Mr Lancaster further submitted that the imputations, sought to be pleaded by the plaintiff, are reinforced by the extrinsic facts alleged in paragraph 7 of the proposed amended pleading. He contended that most of those facts were of such notoriety that they would, in any event, be known to the ordinary reasonable reader. However, if the plaintiff is required to rely on a true innuendo, those facts would have revealed that the photographs appearing immediately above the photograph of the plaintiff were images of prominent Melbourne criminal identities.
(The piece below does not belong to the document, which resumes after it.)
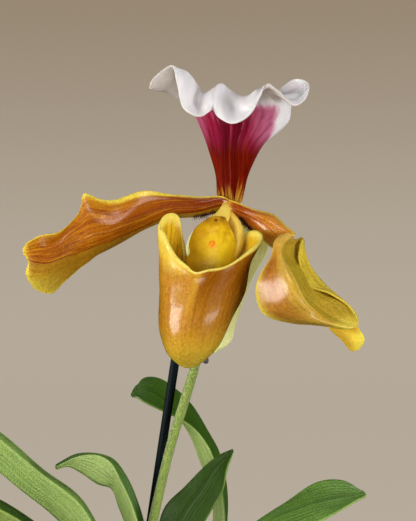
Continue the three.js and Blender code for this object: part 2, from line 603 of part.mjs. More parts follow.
function makePot() {
  const shell = solid(turned([
    [0, 0], [POT_BASE_RADIUS - 1, 0], [POT_BASE_RADIUS, 1], [bodyTopRadius, rimFoot - 1],
    [POT_RIM_RADIUS - 1, rimFoot], [POT_RIM_RADIUS, POT_HEIGHT - 1], [POT_RIM_RADIUS - 0.7, POT_HEIGHT],
    [POT_RIM_RADIUS - POT_WALL, POT_HEIGHT], [POT_RIM_RADIUS - 1.1 - POT_WALL, rimFoot + 1.5],
    [innerTopRadius, rimFoot - 1.5], [floorRadius, POT_FLOOR], [0, POT_FLOOR],
  ], POT_SIDES));
  const holes = Array.from({ length: DRAIN_HOLES }, (_, i) => {
    const angle = (2 * Math.PI * i) / DRAIN_HOLES;
    const hole = new THREE.CylinderGeometry(DRAIN_HOLE_RADIUS, DRAIN_HOLE_RADIUS, 3 * POT_FLOOR, 12);
    hole.rotateX(Math.PI / 2);
    hole.translate(DRAIN_RING_RADIUS * Math.cos(angle), DRAIN_RING_RADIUS * Math.sin(angle), 0);
    return solid(hole);
  });
  return mainBody(shell.subtract(join(holes)));
}

/** The two crowns, the rhizome between them and their roots, grown by a margin on all sides. */
function rootstockSolid(margin) {
  const crown = ([x, y], radius) => {
    const knob = turned([
      [0, CROWN_ROOT - margin], [0.7 * radius + margin, CROWN_ROOT - margin],
      [radius + margin, CROWN_ROOT + 3], [radius + margin, CROWN_TOP - 1.4],
      [radius - 0.9 + margin, CROWN_TOP + margin], [0, CROWN_TOP + margin],
    ], 18);
    return solid(knob.translate(x, y, 0));
  };
  const [ax, ay] = MAIN_GROWTH;
  const [bx, by] = SECOND_GROWTH;
  const rhizome = tube([[ax, ay, 73], [2, 14, 72.5], [bx, by, 73]], RHIZOME_RADIUS + margin, 8, 8);
  const end = 60 - margin;
  const roots = [
    [[ax - 8, ay - 4, 75.4], [ax - 15, ay - 9, 77.6], [ax - 21, ay - 14, 72], [ax - 22, ay - 16, end]],
    [[ax + 5, ay - 8, 75.2], [ax + 9, ay - 18, 77.4], [ax + 11, ay - 27, 72], [ax + 11, ay - 29, end]],
    [[ax - 7, ay + 6, 75], [ax - 14, ay + 11, 77.2], [ax - 20, ay + 16, 72], [ax - 21, ay + 18, end]],
    [[bx + 6, by - 3, 75.2], [bx + 12, by - 9, 77.2], [bx + 16, by - 17, 72], [bx + 16, by - 19, end]],
  ].map((path) => tube(path, ROOT_RADIUS + margin, 6, 9));
  return join([
    crown(MAIN_GROWTH, MAIN_CROWN_RADIUS), crown(SECOND_GROWTH, SECOND_CROWN_RADIUS),
    solid(rhizome), ...roots.map(solid),
  ]);
}

/** One bark chip: a box with its corners drawn in unevenly. */
function chip(centre, turn, draw) {
  const box = new THREE.BoxGeometry(...CHIP_SIZE);
  box.deleteAttribute("normal");
  box.deleteAttribute("uv");
  const shape = mergeVertices(box, 1e-4);
  const points = shape.attributes.position;
  for (let i = 0; i < points.count; i += 1) {
    const share = () => 0.62 + 0.38 * draw();
    points.setXYZ(i, points.getX(i) * share(), points.getY(i) * share(), points.getZ(i) * share());
  }
  shape.rotateX(0.5 * (draw() - 0.5)).rotateY(0.5 * (draw() - 0.5)).rotateZ(turn);
  return solid(shape.translate(...centre));
}

function makeBark() {
  const bed = solid(turned([
    [0, POT_FLOOR + FIT_GAP], [floorRadius - FIT_GAP, POT_FLOOR + FIT_GAP],
    [innerTopRadius - FIT_GAP - 0.1, rimFoot - 1.5], [innerTopRadius + 0.4, BARK_LEVEL],
    [0, BARK_LEVEL],
  ], POT_SIDES));
  const draw = seededDraws(CHIP_SEED);
  const goldenAngle = Math.PI * (3 - Math.sqrt(5));
  const chips = Array.from({ length: CHIP_COUNT }, (_, i) => {
    const radius = CHIP_REACH * Math.sqrt((i + 0.5) / CHIP_COUNT);
    const angle = i * goldenAngle;
    const height = BARK_LEVEL + 0.6 + 1.3 * draw();
    return chip([radius * Math.cos(angle), radius * Math.sin(angle), height], 3.1 * draw(), draw);
  });
  const away = vec(STAKE_TOP).sub(vec(STAKE_FOOT)).normalize().multiplyScalar(FIT_GAP);
  const stakeHole = tube(
    [vec(STAKE_FOOT).sub(away).toArray(), STAKE_TOP], STAKE_RADIUS + FIT_GAP, 10, 1,
  );
  return mainBody(join([bed, ...chips]).subtract(rootstockSolid(FIT_GAP)).subtract(solid(stakeHole)));
}

place("pot", makePot(), "pot");
place("bark", makeBark(), "bark");
place("rootstock", mainBody(rootstockSolid(0)), "root");

// ---------- leaves ----------

/** The sheath's row at one height: near margin, keel and far margin of nearly a half round. */
function sheathRow([x, y], side, radius, height) {
  const edge = x + side * SHEATH_EDGE_GAP;
  return [
    [edge, y - radius, height + 1], [x + side * radius, y, height], [edge, y + radius, height + 1],
  ];
}

/** One half of a leaf's section, from its keel to a margin, bulging away from the other half. */
function halfSection(keel, margin, other, camber, steps) {
  const chord = margin.clone().sub(keel);
  const along = chord.clone().normalize();
  const outward = other.clone().sub(keel);
  outward.addScaledVector(along, -outward.dot(along)).normalize().negate();
  return Array.from({ length: steps + 1 }, (_, i) => {
    const share = i / steps;
    const bulge = 4 * camber * chord.length() * share * (1 - share);
    return keel.clone().addScaledVector(chord, share).addScaledVector(outward, bulge);
  });
}

function leafGrid({ growth, side, sheath, rows }, along, halfSteps) {
  const feet = [0, SHEATH_HEIGHT].map((rise) => (
    sheathRow(growth, side, sheath, CROWN_TOP + FIT_GAP + rise)
  ));
  const all = [...feet, ...rows];
  const [near, keel, far] = [0, 1, 2].map((column) => (
    sample(all.map((row) => vec(row[column])), along, false, "centripetal")
  ));
  return keel.map((middle, i) => {
    const share = Math.min((i / along) * (all.length - 1) / 2, 1);
    const camber = THREE.MathUtils.lerp(SHEATH_CAMBER, BLADE_CAMBER, share);
    const left = halfSection(middle, near[i], far[i], camber, halfSteps);
    const right = halfSection(middle, far[i], near[i], camber, halfSteps);
    return [...left.reverse(), ...right.slice(1)];
  });
}

for (const leaf of LEAVES) {
  place(leaf.name, sheet(leafGrid(leaf, 15, 2), LEAF_THICKNESS), "leaf");
}

// ---------- stem, ovary, bract, stake and clip ----------

place("flower_stem", tube(STEM_PATH, STEM_RADIUS, 10, 22), "stem");

const ovaryRadius = (share, angle) => {
  const girth = OVARY_RADIUS * (1 - 0.24 * Math.cos(Math.PI * share) ** 2 * (1 - share));
  return girth + OVARY_RIB * Math.cos(6 * angle) * Math.sin(Math.PI * share);
};
place("ovary", shapedTube(OVARY_PATH, ovaryRadius, 12, 14), "stem");
place("bract", sheet(loft(BRACT_ROWS, 6, 8), 0.7), "stem");
place("stake", tube([STAKE_FOOT, STAKE_TOP], STAKE_RADIUS, 10, 2), "stake");

/** A loop round the stem and the stake at one height, at a distance from both. */
function clipLoop(height, distance, count) {
  const heightMiss = (point) => Math.abs(point.z - height);
  const stemPoint = sample(STEM_PATH.map(vec), 400)
    .reduce((best, point) => (heightMiss(point) < heightMiss(best) ? point : best));
  const [foot, top] = [vec(STAKE_FOOT), vec(STAKE_TOP)];
  const stakePoint = foot.clone().lerp(top, (height + CLIP_RISE - foot.z) / (top.z - foot.z));
  const axis = Math.atan2(stakePoint.y - stemPoint.y, stakePoint.x - stemPoint.x);
  return Array.from({ length: count }, (_, i) => {
    const angle = axis + (2 * Math.PI * (i + 0.5)) / count;
    const nearStake = Math.cos(angle - axis) > 0;
    const centre = nearStake ? stakePoint : stemPoint;
    const radius = distance + (nearStake ? STAKE_RADIUS : STEM_RADIUS);
    const reach = new THREE.Vector3(radius * Math.cos(angle), radius * Math.sin(angle), 0);
    return centre.clone().setZ(height + (nearStake ? CLIP_RISE : 0)).add(reach);
  });
}

function makeClip() {
  const count = 16;
  const [low, high] = CLIP_HEIGHTS;
  const outer = CLIP_CLEARANCE + CLIP_WALL;
  const loops = [[low, CLIP_CLEARANCE], [low, outer], [high, outer], [high, CLIP_CLEARANCE]]
    .map(([height, distance]) => clipLoop(height, distance, count));
  const triangles = [];
  loops.forEach((loop, i) => {
    const next = loops[(i + 1) % loops.length];
    for (let j = 0; j < count; j += 1) {
      const k = (j + 1) % count;
      triangles.push(...patch(loop[j], loop[k], next[k], next[j]));
    }
  });
  const tab = new THREE.SphereGeometry(0.5, 12, 8).scale(...TAB_SIZE).translate(...TAB_CENTRE);
  return mainBody(solid(closedMesh(triangles)).add(solid(tab)));
}

place("clip", makeClip(), "clip");

// ---------- bloom ----------

place("dorsal_sepal", sheet(loft(DORSAL_ROWS, 32, 12), PETAL_THICKNESS), "dorsal", HEART);
place("petal_left", sheet(loft(LEFT_PETAL_ROWS, 6, 22), PETAL_THICKNESS), "petal", HEART);
place("petal_right", sheet(loft(RIGHT_PETAL_ROWS, 9, 28), PETAL_THICKNESS), "petal", HEART);
place("synsepal", sheet(loft(SYNSEPAL_ROWS, 6, 12), PETAL_THICKNESS), "synsepal", HEART);

function makePouch() {
  const half = POUCH_THICKNESS / 2;
  const toe = {
    outerFace: 1,
    outer: vec(POUCH_TOE).add(new THREE.Vector3(0, 0, -half)),
    inner: vec(POUCH_TOE).add(new THREE.Vector3(0, 0, half)),
  };
  return sheet(loft(POUCH_RINGS, 32, 12, true), POUCH_THICKNESS, true, toe);
}

place("pouch", makePouch(), "pouch", HEART);

function makeColumn() {
  const boss = new THREE.SphereGeometry(BOSS_RADIUS, 8, 5).translate(...BOSS_CENTRE);
  return mainBody(join([
    tube(COLUMN_PATH, COLUMN_RADIUS, 10, 6),
    sheet(loft(SHIELD_ROWS, 7, 8), 1.3),
    sheet(loft(SHIELD_LOBE_ROWS, 4, 6), 0.9),
    tube(TOOTH_PATH, TOOTH_RADIUS, 6, 3),
    boss,
  ].map(solid)));
}

place("column", makeColumn(), "column", HEART);

export default orchid;
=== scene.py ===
"""A slipper orchid in bloom in a small nursery pot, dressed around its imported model.

Lengths are in millimetres until they enter a mesh, where they become metres. The origin is the
centre of the pot's base, +Z is up, and the bloom faces -Y.
"""

from __future__ import annotations

import logging
import math
from dataclasses import dataclass, field
from enum import Enum
from functools import cache
from typing import Callable, Sequence

import bpy
import numpy as np
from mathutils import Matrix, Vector

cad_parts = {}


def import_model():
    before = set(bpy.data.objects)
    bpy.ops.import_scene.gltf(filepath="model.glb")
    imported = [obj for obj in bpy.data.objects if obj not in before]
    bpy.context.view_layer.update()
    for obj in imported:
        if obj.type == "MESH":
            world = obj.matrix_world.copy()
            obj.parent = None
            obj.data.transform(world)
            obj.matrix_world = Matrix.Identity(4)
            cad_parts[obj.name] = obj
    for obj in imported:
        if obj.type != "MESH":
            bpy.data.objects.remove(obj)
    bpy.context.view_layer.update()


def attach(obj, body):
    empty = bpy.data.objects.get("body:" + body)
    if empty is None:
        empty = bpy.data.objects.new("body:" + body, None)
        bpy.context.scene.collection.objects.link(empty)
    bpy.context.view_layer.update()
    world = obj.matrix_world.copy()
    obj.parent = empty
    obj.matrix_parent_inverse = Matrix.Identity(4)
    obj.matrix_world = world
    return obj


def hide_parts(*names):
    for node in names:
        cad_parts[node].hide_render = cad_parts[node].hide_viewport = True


LOG = logging.getLogger("orchid")
BODY = "root"
MM = 0.001
Point = Sequence[float]
Row = Sequence[Point]
Colour = tuple[float, float, float]
Stops = tuple[tuple[float, float], ...]
Skin = tuple[np.ndarray, list, Sequence]  # corners, faces, and a pattern place for each face corner

HEART = np.array([21.8, -12.0, 228.0])  # where the bloom's parts meet
MAIN_GROWTH = (-8.7, 0.0)
SECOND_GROWTH = (12.5, 30.0)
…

The website itself chronicled the conduct of persons alleged to be involved in the criminal underworld. Mr Lancaster submitted that those factors lend support to the imputations sought to be pleaded by the plaintiff, both as false innuendos and true innuendos.
Principles
As I stated, the principles, which apply to an application such as this, were not in dispute. Essentially, I should only disallow the plaintiff’s application to amend the statement of claim, if such an amendment would be futile, in the sense that if the amendment were contained in a pleading filed in the court, it would be liable to be struck out[2]. Similarly, an application for summary judgment should only be acceded to in a clear case, in which the court is persuaded that the plaintiff has no arguable prospects of success at trial[3].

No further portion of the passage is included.